> Task goal
Return all of the entries exactly as written.

________________________

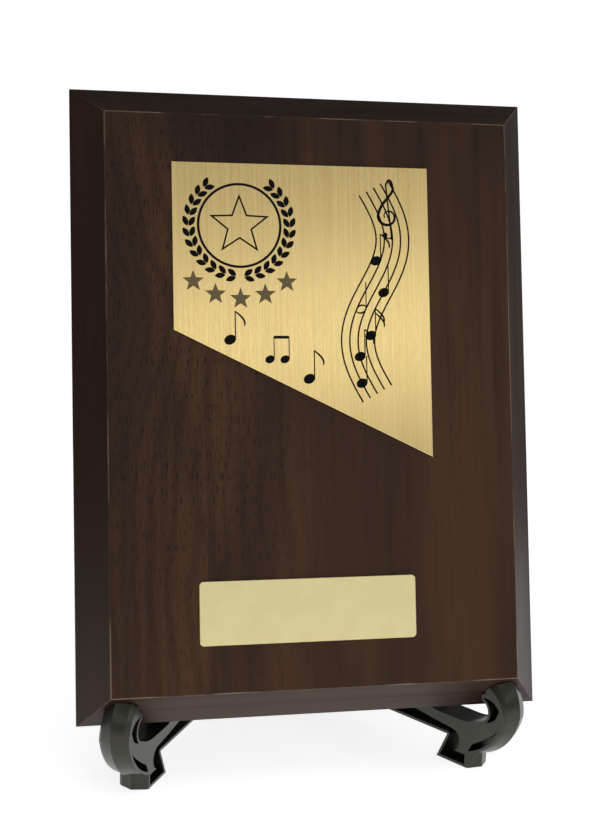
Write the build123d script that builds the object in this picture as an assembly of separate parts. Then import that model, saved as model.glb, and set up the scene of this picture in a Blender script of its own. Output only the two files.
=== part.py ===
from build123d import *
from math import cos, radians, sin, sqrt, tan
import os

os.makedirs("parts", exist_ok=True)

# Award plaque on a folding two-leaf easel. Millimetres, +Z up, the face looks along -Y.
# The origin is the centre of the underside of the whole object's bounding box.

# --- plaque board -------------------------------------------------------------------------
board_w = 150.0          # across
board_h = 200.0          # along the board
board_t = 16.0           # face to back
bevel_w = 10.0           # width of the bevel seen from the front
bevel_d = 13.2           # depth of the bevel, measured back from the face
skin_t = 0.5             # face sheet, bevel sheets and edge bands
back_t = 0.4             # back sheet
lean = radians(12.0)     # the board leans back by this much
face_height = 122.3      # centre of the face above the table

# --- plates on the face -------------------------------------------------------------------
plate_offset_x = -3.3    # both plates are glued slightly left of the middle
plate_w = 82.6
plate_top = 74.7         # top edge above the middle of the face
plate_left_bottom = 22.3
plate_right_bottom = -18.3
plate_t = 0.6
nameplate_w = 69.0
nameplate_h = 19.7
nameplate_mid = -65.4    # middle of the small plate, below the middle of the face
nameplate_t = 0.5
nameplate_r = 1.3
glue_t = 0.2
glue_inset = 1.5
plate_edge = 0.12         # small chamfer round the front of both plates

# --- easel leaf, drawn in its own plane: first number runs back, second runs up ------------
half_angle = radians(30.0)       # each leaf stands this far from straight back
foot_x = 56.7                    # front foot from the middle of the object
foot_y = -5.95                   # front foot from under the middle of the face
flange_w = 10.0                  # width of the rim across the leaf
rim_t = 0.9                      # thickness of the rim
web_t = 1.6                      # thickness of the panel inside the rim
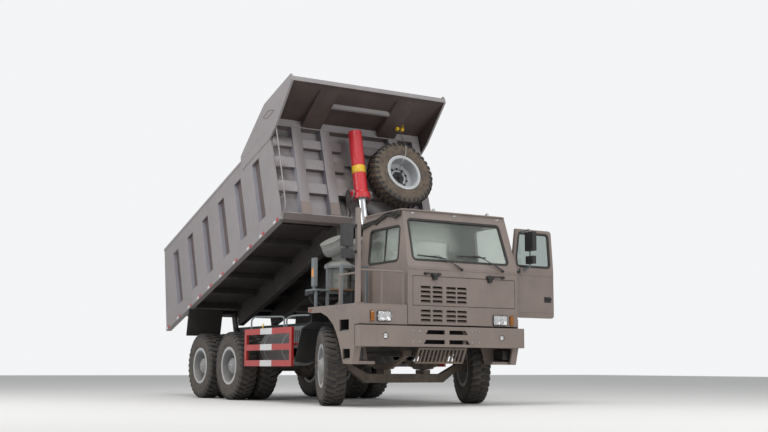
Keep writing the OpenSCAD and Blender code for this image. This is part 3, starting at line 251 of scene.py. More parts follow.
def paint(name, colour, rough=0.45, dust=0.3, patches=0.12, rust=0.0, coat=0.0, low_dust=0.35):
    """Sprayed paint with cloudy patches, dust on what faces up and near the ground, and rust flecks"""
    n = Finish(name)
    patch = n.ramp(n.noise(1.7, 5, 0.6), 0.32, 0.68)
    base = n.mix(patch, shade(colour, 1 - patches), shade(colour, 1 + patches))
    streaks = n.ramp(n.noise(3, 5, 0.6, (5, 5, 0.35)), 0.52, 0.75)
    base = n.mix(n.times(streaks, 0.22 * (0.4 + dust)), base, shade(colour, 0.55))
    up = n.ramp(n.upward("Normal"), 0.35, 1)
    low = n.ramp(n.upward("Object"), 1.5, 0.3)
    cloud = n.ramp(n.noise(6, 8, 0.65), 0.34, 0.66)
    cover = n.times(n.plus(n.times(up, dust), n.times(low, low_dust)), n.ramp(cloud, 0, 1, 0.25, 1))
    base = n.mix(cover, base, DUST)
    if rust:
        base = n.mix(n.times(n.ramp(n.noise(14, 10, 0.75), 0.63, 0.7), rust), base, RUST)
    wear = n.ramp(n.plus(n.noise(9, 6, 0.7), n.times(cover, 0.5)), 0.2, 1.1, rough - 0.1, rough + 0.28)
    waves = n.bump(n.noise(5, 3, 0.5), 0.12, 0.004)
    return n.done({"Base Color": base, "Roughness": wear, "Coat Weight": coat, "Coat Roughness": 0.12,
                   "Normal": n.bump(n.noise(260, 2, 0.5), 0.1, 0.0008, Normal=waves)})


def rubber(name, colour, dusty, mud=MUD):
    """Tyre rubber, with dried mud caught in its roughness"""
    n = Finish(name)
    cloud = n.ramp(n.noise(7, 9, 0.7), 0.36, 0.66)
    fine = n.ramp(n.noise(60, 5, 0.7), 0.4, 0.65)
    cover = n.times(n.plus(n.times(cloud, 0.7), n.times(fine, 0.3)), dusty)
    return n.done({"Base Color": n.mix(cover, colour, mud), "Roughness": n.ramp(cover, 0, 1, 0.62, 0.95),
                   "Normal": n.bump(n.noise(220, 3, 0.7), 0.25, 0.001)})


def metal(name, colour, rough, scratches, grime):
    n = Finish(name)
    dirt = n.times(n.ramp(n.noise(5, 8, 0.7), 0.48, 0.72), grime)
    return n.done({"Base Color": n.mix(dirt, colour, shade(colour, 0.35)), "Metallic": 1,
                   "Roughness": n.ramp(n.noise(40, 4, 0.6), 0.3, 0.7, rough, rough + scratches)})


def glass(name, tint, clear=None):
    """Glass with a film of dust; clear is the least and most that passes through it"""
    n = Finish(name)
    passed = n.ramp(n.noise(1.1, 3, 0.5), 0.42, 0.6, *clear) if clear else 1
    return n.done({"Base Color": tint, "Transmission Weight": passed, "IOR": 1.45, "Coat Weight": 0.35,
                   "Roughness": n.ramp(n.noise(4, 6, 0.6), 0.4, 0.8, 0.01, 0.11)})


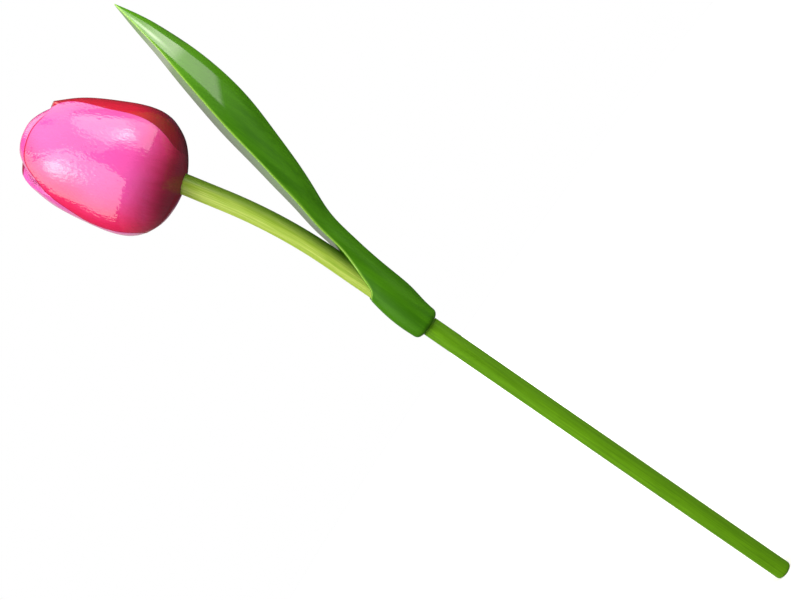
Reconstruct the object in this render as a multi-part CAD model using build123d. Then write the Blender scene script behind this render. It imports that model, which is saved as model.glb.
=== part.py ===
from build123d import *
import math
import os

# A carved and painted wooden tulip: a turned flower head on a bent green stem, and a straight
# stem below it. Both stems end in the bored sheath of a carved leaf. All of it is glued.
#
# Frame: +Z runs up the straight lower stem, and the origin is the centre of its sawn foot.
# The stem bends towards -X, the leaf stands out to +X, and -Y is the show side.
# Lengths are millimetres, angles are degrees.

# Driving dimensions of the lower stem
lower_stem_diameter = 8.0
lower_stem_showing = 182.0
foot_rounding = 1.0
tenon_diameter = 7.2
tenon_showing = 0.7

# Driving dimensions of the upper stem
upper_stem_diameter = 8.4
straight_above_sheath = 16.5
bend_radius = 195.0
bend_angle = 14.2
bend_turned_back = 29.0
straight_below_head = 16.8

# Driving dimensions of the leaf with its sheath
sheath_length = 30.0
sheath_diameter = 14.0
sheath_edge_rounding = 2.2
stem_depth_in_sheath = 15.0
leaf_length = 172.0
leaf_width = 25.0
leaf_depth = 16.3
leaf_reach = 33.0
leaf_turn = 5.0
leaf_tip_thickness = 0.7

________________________

> Worked answer
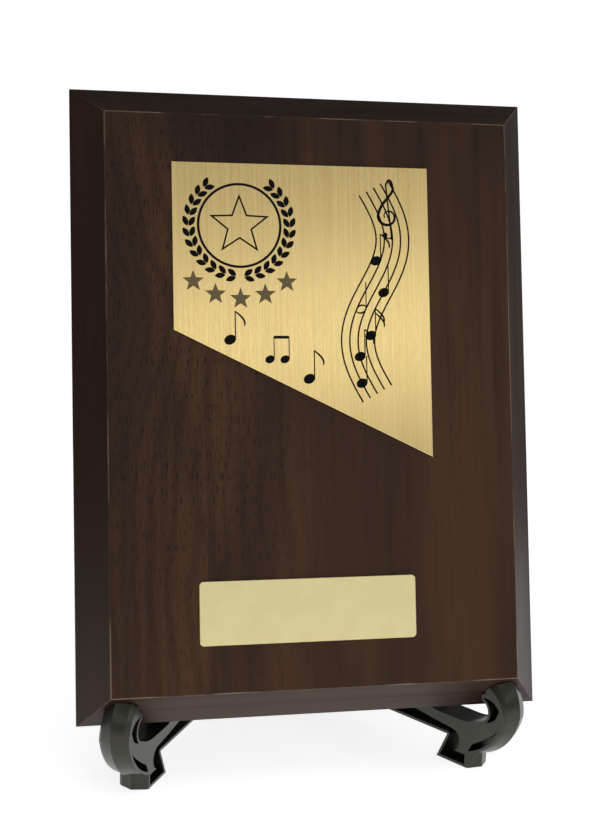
Write the build123d script that builds the object in this picture as an assembly of separate parts. Then import that model, saved as model.glb, and set up the scene of this picture in a Blender script of its own. Output only the two files.
=== part.py ===
from build123d import *
from math import cos, radians, sin, sqrt, tan
import os

os.makedirs("parts", exist_ok=True)

# Award plaque on a folding two-leaf easel. Millimetres, +Z up, the face looks along -Y.
# The origin is the centre of the underside of the whole object's bounding box.

# --- plaque board -------------------------------------------------------------------------
board_w = 150.0          # across
board_h = 200.0          # along the board
board_t = 16.0           # face to back
bevel_w = 10.0           # width of the bevel seen from the front
bevel_d = 13.2           # depth of the bevel, measured back from the face
skin_t = 0.5             # face sheet, bevel sheets and edge bands
back_t = 0.4             # back sheet
lean = radians(12.0)     # the board leans back by this much
face_height = 122.3      # centre of the face above the table

# --- plates on the face -------------------------------------------------------------------
plate_offset_x = -3.3    # both plates are glued slightly left of the middle
plate_w = 82.6
plate_top = 74.7         # top edge above the middle of the face
plate_left_bottom = 22.3
plate_right_bottom = -18.3
plate_t = 0.6
nameplate_w = 69.0
nameplate_h = 19.7
nameplate_mid = -65.4    # middle of the small plate, below the middle of the face
nameplate_t = 0.5
nameplate_r = 1.3
glue_t = 0.2
glue_inset = 1.5
plate_edge = 0.12         # small chamfer round the front of both plates

# --- easel leaf, drawn in its own plane: first number runs back, second runs up ------------
half_angle = radians(30.0)       # each leaf stands this far from straight back
foot_x = 56.7                    # front foot from the middle of the object
foot_y = -5.95                   # front foot from under the middle of the face
flange_w = 10.0                  # width of the rim across the leaf
rim_t = 0.9                      # thickness of the rim
web_t = 1.6                      # thickness of the panel inside the rim
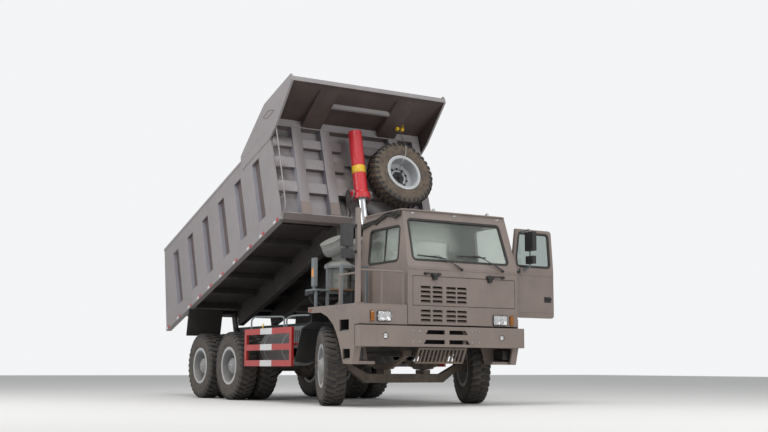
Keep writing the OpenSCAD and Blender code for this image. This is part 3, starting at line 251 of scene.py. More parts follow.
def paint(name, colour, rough=0.45, dust=0.3, patches=0.12, rust=0.0, coat=0.0, low_dust=0.35):
    """Sprayed paint with cloudy patches, dust on what faces up and near the ground, and rust flecks"""
    n = Finish(name)
    patch = n.ramp(n.noise(1.7, 5, 0.6), 0.32, 0.68)
    base = n.mix(patch, shade(colour, 1 - patches), shade(colour, 1 + patches))
    streaks = n.ramp(n.noise(3, 5, 0.6, (5, 5, 0.35)), 0.52, 0.75)
    base = n.mix(n.times(streaks, 0.22 * (0.4 + dust)), base, shade(colour, 0.55))
    up = n.ramp(n.upward("Normal"), 0.35, 1)
    low = n.ramp(n.upward("Object"), 1.5, 0.3)
    cloud = n.ramp(n.noise(6, 8, 0.65), 0.34, 0.66)
    cover = n.times(n.plus(n.times(up, dust), n.times(low, low_dust)), n.ramp(cloud, 0, 1, 0.25, 1))
    base = n.mix(cover, base, DUST)
    if rust:
        base = n.mix(n.times(n.ramp(n.noise(14, 10, 0.75), 0.63, 0.7), rust), base, RUST)
    wear = n.ramp(n.plus(n.noise(9, 6, 0.7), n.times(cover, 0.5)), 0.2, 1.1, rough - 0.1, rough + 0.28)
    waves = n.bump(n.noise(5, 3, 0.5), 0.12, 0.004)
    return n.done({"Base Color": base, "Roughness": wear, "Coat Weight": coat, "Coat Roughness": 0.12,
                   "Normal": n.bump(n.noise(260, 2, 0.5), 0.1, 0.0008, Normal=waves)})


def rubber(name, colour, dusty, mud=MUD):
    """Tyre rubber, with dried mud caught in its roughness"""
    n = Finish(name)
    cloud = n.ramp(n.noise(7, 9, 0.7), 0.36, 0.66)
    fine = n.ramp(n.noise(60, 5, 0.7), 0.4, 0.65)
    cover = n.times(n.plus(n.times(cloud, 0.7), n.times(fine, 0.3)), dusty)
    return n.done({"Base Color": n.mix(cover, colour, mud), "Roughness": n.ramp(cover, 0, 1, 0.62, 0.95),
                   "Normal": n.bump(n.noise(220, 3, 0.7), 0.25, 0.001)})


def metal(name, colour, rough, scratches, grime):
    n = Finish(name)
    dirt = n.times(n.ramp(n.noise(5, 8, 0.7), 0.48, 0.72), grime)
    return n.done({"Base Color": n.mix(dirt, colour, shade(colour, 0.35)), "Metallic": 1,
                   "Roughness": n.ramp(n.noise(40, 4, 0.6), 0.3, 0.7, rough, rough + scratches)})


def glass(name, tint, clear=None):
    """Glass with a film of dust; clear is the least and most that passes through it"""
    n = Finish(name)
    passed = n.ramp(n.noise(1.1, 3, 0.5), 0.42, 0.6, *clear) if clear else 1
    return n.done({"Base Color": tint, "Transmission Weight": passed, "IOR": 1.45, "Coat Weight": 0.35,
                   "Roughness": n.ramp(n.noise(4, 6, 0.6), 0.4, 0.8, 0.01, 0.11)})


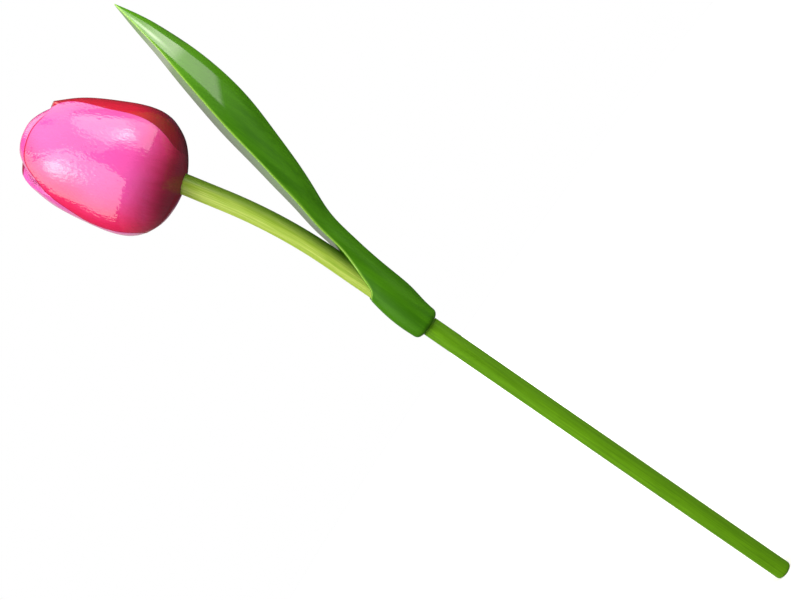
Reconstruct the object in this render as a multi-part CAD model using build123d. Then write the Blender scene script behind this render. It imports that model, which is saved as model.glb.
=== part.py ===
from build123d import *
import math
import os

# A carved and painted wooden tulip: a turned flower head on a bent green stem, and a straight
# stem below it. Both stems end in the bored sheath of a carved leaf. All of it is glued.
#
# Frame: +Z runs up the straight lower stem, and the origin is the centre of its sawn foot.
# The stem bends towards -X, the leaf stands out to +X, and -Y is the show side.
# Lengths are millimetres, angles are degrees.

# Driving dimensions of the lower stem
lower_stem_diameter = 8.0
lower_stem_showing = 182.0
foot_rounding = 1.0
tenon_diameter = 7.2
tenon_showing = 0.7

# Driving dimensions of the upper stem
upper_stem_diameter = 8.4
straight_above_sheath = 16.5
bend_radius = 195.0
bend_angle = 14.2
bend_turned_back = 29.0
straight_below_head = 16.8

# Driving dimensions of the leaf with its sheath
sheath_length = 30.0
sheath_diameter = 14.0
sheath_edge_rounding = 2.2
stem_depth_in_sheath = 15.0
leaf_length = 172.0
leaf_width = 25.0
leaf_depth = 16.3
leaf_reach = 33.0
leaf_turn = 5.0
leaf_tip_thickness = 0.7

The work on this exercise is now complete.